FIG. 4 illustrates a saddlery device 110 having additional features. The handle portion 14 has a bulbous end 68 and finger grips 70. One or both of item 68 and item 70 may be used. They need not be together as shown. An insignia 72 is placed on the handle portion 14 or at any desired location. A hoof pick 74 is molded or screwed into the device 10. This is used for cleaning the hooves of horses, and can be conveniently included my similar manufacturing methods used for the shaft 38. A compass 76 is positioned in a protective pocket 78 in the device 10. A compass is useful to a trail rider, and can be protected yet accessible if it is positioned in the device 10 that is brought along on the ride.

FIG. 5 illustrates a saddlery device 210 having additional features. The bulbous end 68 is round with a through hole 24 for a lanyard or for hanging. If the device 10 is of plastic, it would likely have multiple through holes 24 to avoid excessive wall thickness. A selectively removable hoof pick 80 is in a pocket 82 having retention tabs 84. It is contemplated that to remove this hoof pick 80, finger access will be provided in the form of open access from the reverse side (not shown) so that the hoof pick 80 can be pushed outwardly from its retention pocket 82. In the case of a plastic open-framework design, the finger access would be readily available.

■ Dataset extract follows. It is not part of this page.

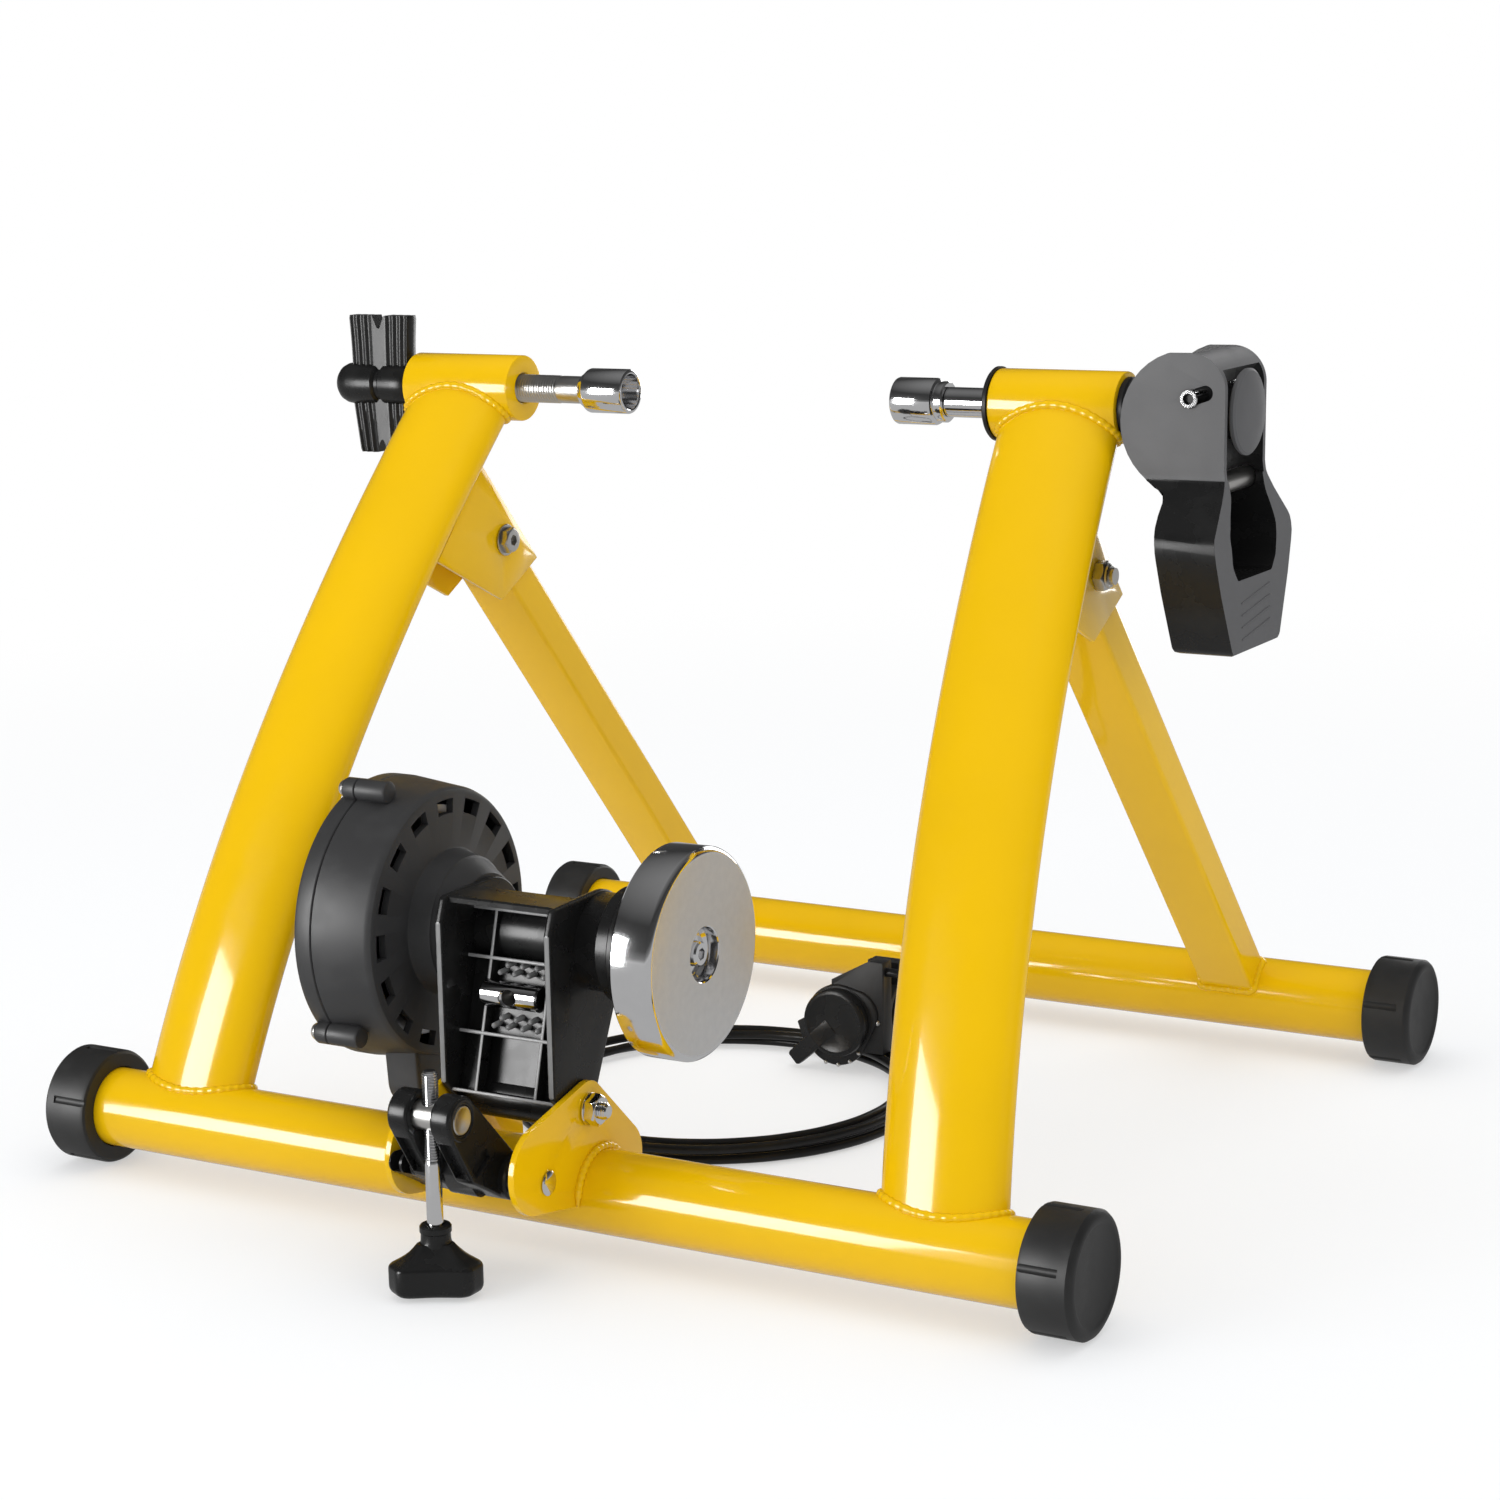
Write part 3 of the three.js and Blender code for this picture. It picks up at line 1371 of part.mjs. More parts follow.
function shifterBody() {
  const at = { x: shifter.dialX, z: shifter.dialZ };
  const puck = rod("y", shifter.bodyRadius, shifter.frontY, shifterBackY, at, sides.large);
  const facePlate = plate("y", [
    { x: shifter.plateLeftX, z: shifterLow },
    { x: shifter.plateRightX, z: shifterLow },
    { x: shifter.plateRightX, z: shifter.plateTopZ },
    { x: shifter.plateSlopeX, z: shifter.plateTopZ },
    { x: shifter.plateLeftX, z: shifter.plateSlopeZ },
  ], shifterBackY - 2 * shifter.plateThickness, shifterBackY);
  const reach = [shifter.clampLeftX - overrun, shifter.plateRightX + overrun];
  const bore = rod("x", shifter.clampInner, ...reach, clampAt, sides.large);
  const frontRing = clampRing().intersect(clampSide(-1));
  const floorCut = box(
    { x: shifter.dialX - 2 * shifter.bodyRadius, y: shifter.frontY - overrun, z: -overrun },
    { x: shifter.plateRightX + overrun, y: shifterBackY + overrun, z: shifterLow },
  );
  const pegEnd = shifter.frontY + shifter.pegDepth;
  const pegHole = rod("y", shifter.pegRadius + gap, shifter.frontY - overrun, pegEnd, at, sides.small);
  const outletEnd = shifter.plateRightX - 2 * cableRadius;
  const outlet = rod(
    "x",
    cableRadius + gap,
    outletEnd,
    shifter.plateRightX + overrun,
    cableOutlet,
    sides.small,
  );
  const screwHole = clampScrew(shifter.screwRadius + gap, shifter.screwRadius + gap);
  const body = cut(join(puck, facePlate, frontRing), bore, floorCut, pegHole, outlet, screwHole);
  add("shifter_body", body, finish.black);
  const backRing = clampRing().intersect(clampSide(1));
  add("shifter_clamp", cut(backRing, bore, screwHole), finish.black);
}

function shifterLever() {
  const at = { x: shifter.dialX, z: shifter.dialZ };
  const turn = THREE.MathUtils.degToRad(shifter.leverTurn);
  const tip = {
    x: at.x + shifter.leverLength * Math.cos(turn),
    z: at.z + shifter.leverLength * Math.sin(turn),
  };
  const back = shifter.frontY - gap;
  const dial = rod("y", shifter.dialRadius, back - shifter.dialThickness, back, at, sides.large);
  const thumb = plate("y", belt("y", [
    { ...at, r: shifter.leverHalf },
    { ...tip, r: shifter.leverTipHalf },
  ], sides.small), back - shifter.dialThickness, back);
  const pegEnd = shifter.frontY + shifter.pegDepth - overrun;
  const peg = rod("y", shifter.pegRadius, back - overrun, pegEnd, at, sides.small);
  add("shifter_lever", join(dial, thumb, peg), finish.black);
}

shifterBody();
add("shifter_clamp_screw", clampScrew(shifter.screwRadius, shifter.screwHeadRadius), finish.steel);
shifterLever();

// Free stretches of cable, each through places chosen by hand between two fixed ends
const placesToUnit = [
  { x: -52, y: 105, z: 9 },
  { x: -64, y: 98, z: 15 },
  { x: -68, y: 84, z: 28 },
  { x: -68, y: 68, z: 46 },
];
const placesToShifter = [
  { x: 46, y: 297, z: 50 },
  { x: 60, y: 296, z: 36 },
  { x: 65, y: 292, z: 19 },
  { x: 62, y: 283, z: 7 },
  { x: 57, y: 272, z: 2.6 },
];
const pointAt = (place) => new THREE.Vector3(place.x, place.y, place.z);
const cableSection = new THREE.Shape(
  Array.from({ length: sides.small }, (_, i) => {
    const angle = (2 * Math.PI * i) / sides.small;
    return new THREE.Vector2(cableRadius * Math.cos(angle), cableRadius * Math.sin(angle));
  }),
);

function cableStretch(name, points) {
  const extrudePath = new THREE.CatmullRomCurve3(points);
  const steps = Math.round(extrudePath.getLength() / (4 * cableRadius));
  add(name, solidOf(new THREE.ExtrudeGeometry(cableSection, { steps, extrudePath })), finish.black);
  return extrudePath.getLength();
}

const coilStart = coilPoints[0];
const coilEnd = coilPoints.at(-1);
const glandEnd = glandPoint(drumRadius + gland.length + gap);
const toUnit = [
  beyond(coilEnd, coilPoints.at(-2), gap),
  beyond(coilEnd, coilPoints.at(-2), 2 * cableRadius),
  ...placesToUnit.map(pointAt),
  glandPoint(drumRadius + gland.length + 4 * cableRadius),
  glandEnd,
];
const outletX = shifter.plateRightX - 2 * cableRadius + gap;
const toShifter = [
  new THREE.Vector3(outletX, cableOutlet.y, cableOutlet.z),
  new THREE.Vector3(outletX + 4 * cableRadius, cableOutlet.y, cableOutlet.z),
  ...placesToShifter.map(pointAt),
  beyond(coilStart, coilPoints[1], 2 * cableRadius),
  beyond(coilStart, coilPoints[1], gap),
];
const coilLength = coilPoints.slice(1).reduce((sum, p, i) => sum + p.distanceTo(coilPoints[i]), 0);
const stretches = cableStretch("cable_to_unit", toUnit) + cableStretch("cable_to_shifter", toShifter);
console.log("cable length, mm:", (coilLength + stretches).toFixed(0));

// The stand is centred on the origin by the box of everything but the cable
const extent = new THREE.Box3();
for (const mesh of trainer.children) {
  if (!cordNames.includes(mesh.name)) extent.expandByObject(mesh);
}
const centre = extent.getCenter(new THREE.Vector3());
for (const mesh of trainer.children) mesh.position.set(-centre.x, -centre.y, -extent.min.z);
console.log("shift, mm:", -centre.x, -centre.y, -extent.min.z);

export default trainer;
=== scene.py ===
"""A folding bicycle trainer with a magnetic resistance unit, dressed for its picture."""

import logging
import math
from dataclasses import dataclass, field
from enum import Enum
from itertools import pairwise
from typing import Callable, Iterable, Sequence

import bpy
from mathutils import Matrix, Vector


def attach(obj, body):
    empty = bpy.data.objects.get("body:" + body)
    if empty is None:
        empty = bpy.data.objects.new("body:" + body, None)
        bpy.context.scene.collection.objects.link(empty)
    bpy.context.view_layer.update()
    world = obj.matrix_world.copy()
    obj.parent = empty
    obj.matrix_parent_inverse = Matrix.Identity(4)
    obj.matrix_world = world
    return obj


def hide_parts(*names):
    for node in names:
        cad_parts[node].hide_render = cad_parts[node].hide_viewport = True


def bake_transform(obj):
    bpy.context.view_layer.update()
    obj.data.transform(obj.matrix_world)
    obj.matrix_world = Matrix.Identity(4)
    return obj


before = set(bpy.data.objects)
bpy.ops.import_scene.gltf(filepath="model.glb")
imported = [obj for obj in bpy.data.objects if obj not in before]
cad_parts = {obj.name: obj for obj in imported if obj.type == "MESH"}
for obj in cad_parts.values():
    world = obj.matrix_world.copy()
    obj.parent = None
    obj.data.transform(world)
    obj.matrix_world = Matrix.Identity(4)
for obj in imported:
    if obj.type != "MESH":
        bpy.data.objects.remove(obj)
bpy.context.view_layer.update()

MM = 0.001
SHOP_SHIFT = -181.2985954284668
FULL_TURN = 2 * math.pi

Pair = tuple[float, float]
Triple = tuple[float, float, float]

logging.basicConfig(level=logging.INFO, format="%(name)s: %(message)s")
log = logging.getLogger("trainer")


def spot(x: float, y: float, z: float) -> Vector:
    """Turns a place on the shop drawing, in mm from the front tube, into metres in the shared frame."""
    return Vector((x, y + SHOP_SHIFT, z)) * MM


class Axis(Enum):
    """A drawing axis, with the two that lie across it."""

    X = (0, 1, 2)
    Y = (1, 0, 2)
    Z = (2, 0, 1)

    def place(self, along: float, u: float, v: float) -> Vector:
        """Gives the point that lies along the axis and at (u, v) across it."""
        values = [0.0, 0.0, 0.0]
        for index, value in zip(self.value, (along, u, v)):
            values[index] = value
        return spot(*values)

    @property
    def unit(self) -> Vector:
        """The axis as a unit vector."""
        return Vector([float(i == self.value[0]) for i in range(3)])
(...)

While the foregoing description has set forth preferred embodiments of the present invention in particular detail, it must be understood that numerous modifications, substitutions and changes can be undertaken without departing from the true spirit and scope of the present invention as defined by the ensuing claims. The invention is therefore not limited to specific embodiments as described but is only limited as defined by the following claims.